Task ▸
Everything from the line that contains "Describe how this" through the final line of the records should be written out exactly, and nothing outside that span.

Records supplied ▸

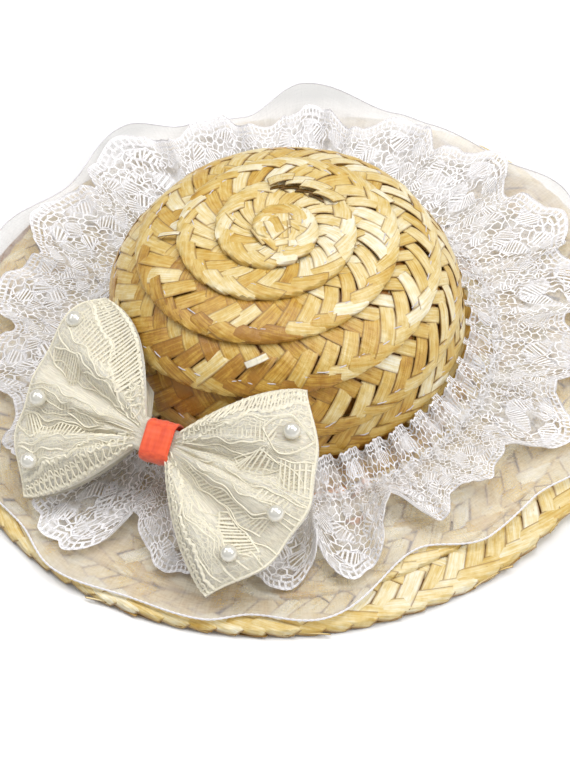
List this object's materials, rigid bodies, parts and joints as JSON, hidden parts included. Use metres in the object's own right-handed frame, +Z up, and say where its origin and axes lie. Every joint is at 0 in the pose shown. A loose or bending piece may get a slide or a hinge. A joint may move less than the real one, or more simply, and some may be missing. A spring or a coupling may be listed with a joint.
{
  "type": "small dog straw hat with lace ruffles and bow",
  "caption": "Small dog's sun hat of coiled straw plait with gathered lace and organza ruffles round the crown, a lace bow and half-round pearls.",
  "frame": {"origin": "on the surface that the brim rests on, under the middle of the crown", "axes": "+Z up through the crown, -Y towards the bow at the front, +X along the bow to the wearer's left"},
  "size_m": [0.2007, 0.2, 0.054],
  "materials": {
    "straw": "satin",
    "organza": "satin",
    "white_lace": "matte",
    "cream_lace": "matte",
    "ribbon": "satin",
    "pearl": "gloss"
  },
  "bodies": {
    "root": {"crown": "straw", "brim": "straw", "organza_ruffle": "organza", "lace_ruffle": "white_lace", "lace_bow": "cream_lace", "bow_knot": "ribbon", "pearl_1": "pearl", "pearl_2": "pearl", "pearl_3": "pearl", "pearl_4": "pearl", "pearl_5": "pearl", "pearl_6": "pearl"}
  },
  "joints": []
}
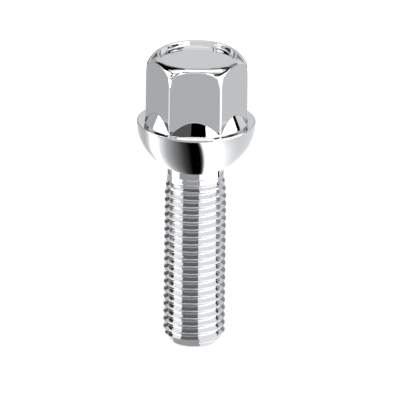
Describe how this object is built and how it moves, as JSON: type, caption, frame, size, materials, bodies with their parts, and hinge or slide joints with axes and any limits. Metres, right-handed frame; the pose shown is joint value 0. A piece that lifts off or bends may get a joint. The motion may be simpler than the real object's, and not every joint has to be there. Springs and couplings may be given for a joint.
{
  "type": "wheel bolt",
  "caption": "Chromed ball-seat wheel bolt: hexagon head with a shallow recess in its crown, round collar, plain neck and threaded shank with a chamfered flat point.",
  "frame": {"origin": "centre of the flat face of the point, which the bolt stands on", "axes": "+Z along the bolt's axis from the point to the head; a flat of the hexagon faces -Y"},
  "size_m": [0.0226, 0.0226, 0.0578],
  "materials": {
    "chrome": "bright chrome plate on forged steel, mirror polished"
  },
  "bodies": {
    "root": {"wheel_bolt": "chrome"}
  },
  "joints": []
}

Task response ▸
Describe how this object is built and how it moves, as JSON: type, caption, frame, size, materials, bodies with their parts, and hinge or slide joints with axes and any limits. Metres, right-handed frame; the pose shown is joint value 0. A piece that lifts off or bends may get a joint. The motion may be simpler than the real object's, and not every joint has to be there. Springs and couplings may be given for a joint.
{
  "type": "wheel bolt",
  "caption": "Chromed ball-seat wheel bolt: hexagon head with a shallow recess in its crown, round collar, plain neck and threaded shank with a chamfered flat point.",
  "frame": {"origin": "centre of the flat face of the point, which the bolt stands on", "axes": "+Z along the bolt's axis from the point to the head; a flat of the hexagon faces -Y"},
  "size_m": [0.0226, 0.0226, 0.0578],
  "materials": {
    "chrome": "bright chrome plate on forged steel, mirror polished"
  },
  "bodies": {
    "root": {"wheel_bolt": "chrome"}
  },
  "joints": []
}